Police take spotlight at Adimora-Ezeigbo’s reunion with colleagues, students

Head of Department of English, University of Lagos Hope Eghagha; guest author, Prof. Akachi Adimora-Ezeigbo and moderator, Prof. C. Maduagwu, at the department’s Reading Session… in Lagos

It was a happy reunion with former colleagues and students last week, as Prof. Akachi Adimora-Ezeigbo was hosted at the Board Room 402, Faculty of Arts, University of Lagos. She was guest author at the Department of English’s Reading Session, where she retired a few years ago. Through its current HOD, Prof. Hope Eghagha, the English department regularly hosts writers to acquaint its students with trends in the literary scene.

However, rather than the usual academic stuffs, the reading session had The Nigeria Police as butt of discussion, as it focused on Adimora-Ezeigbo’s recent nasty experience with that institution of law and order that has far fallen rather short of its mandate in securing the lives and confidence of Nigerians. Adimora-Ezeigbo, who said she uses her stories to address happenings in society, which inspire as a writer, said, “When you see something that is wrong and you want to address it, sometimes, any subject is good subject in writing, like emotional or physical things about your baby, husband, etc; you just write about them.”

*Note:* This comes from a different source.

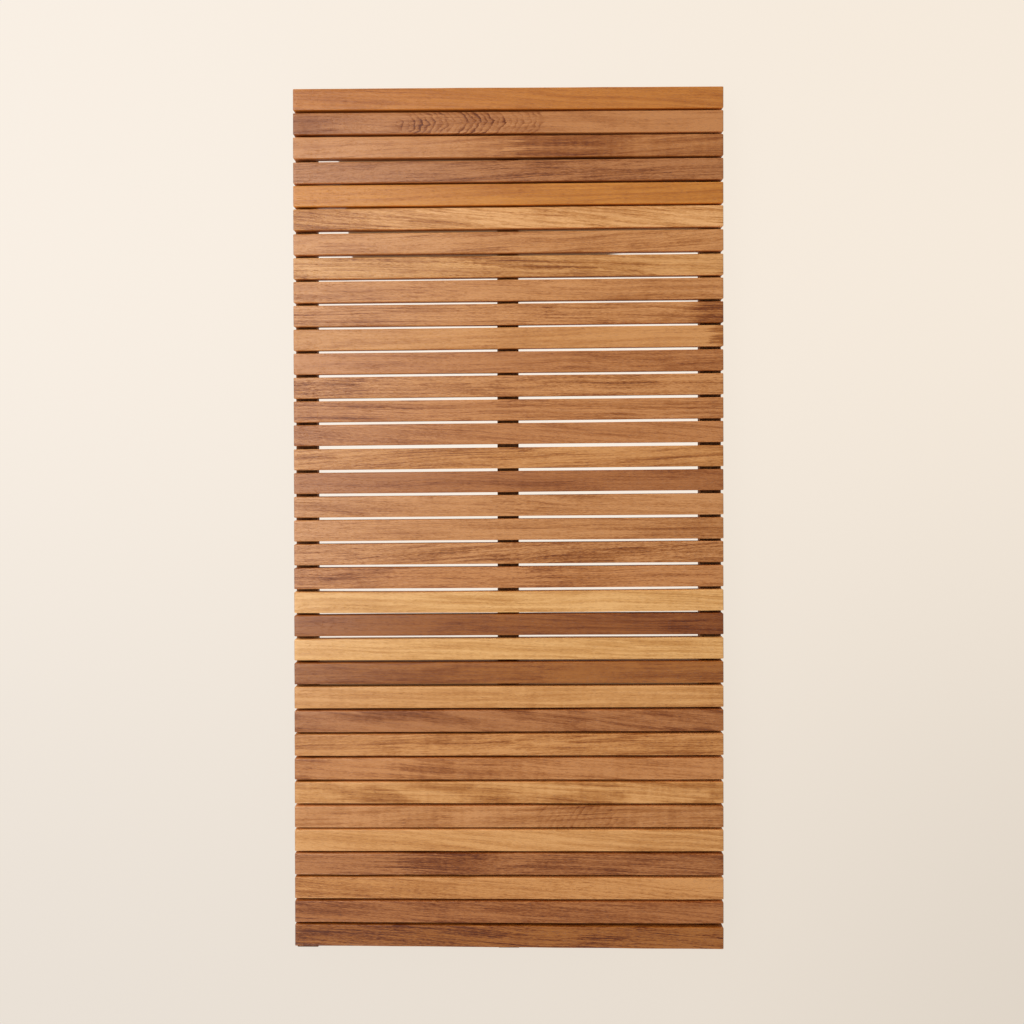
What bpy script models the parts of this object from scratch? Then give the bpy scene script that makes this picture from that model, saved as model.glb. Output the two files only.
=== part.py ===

Adimora-Ezeigbo enthralled her audience with her recent encounter with the police a short story she entitled ‘Mr. President Change Agent.’ It tells the story of the criminal acts of some police men, where they stop vehicles at random and forcefully collect bribes without a care. ‘Mr. President Change Agent’ is due out in November in an international journal. She noted that it was her experience, which she fictionalised.

She explained, “I was stopped on the highway and the policeman forced me to give him money; he detained me for over an hour and he didn’t allow me to go and my papers are being examined. Initially, I refuse to give him the money, but eventually I had to because it seems he was going to keep me there and I was even afraid he might kill me.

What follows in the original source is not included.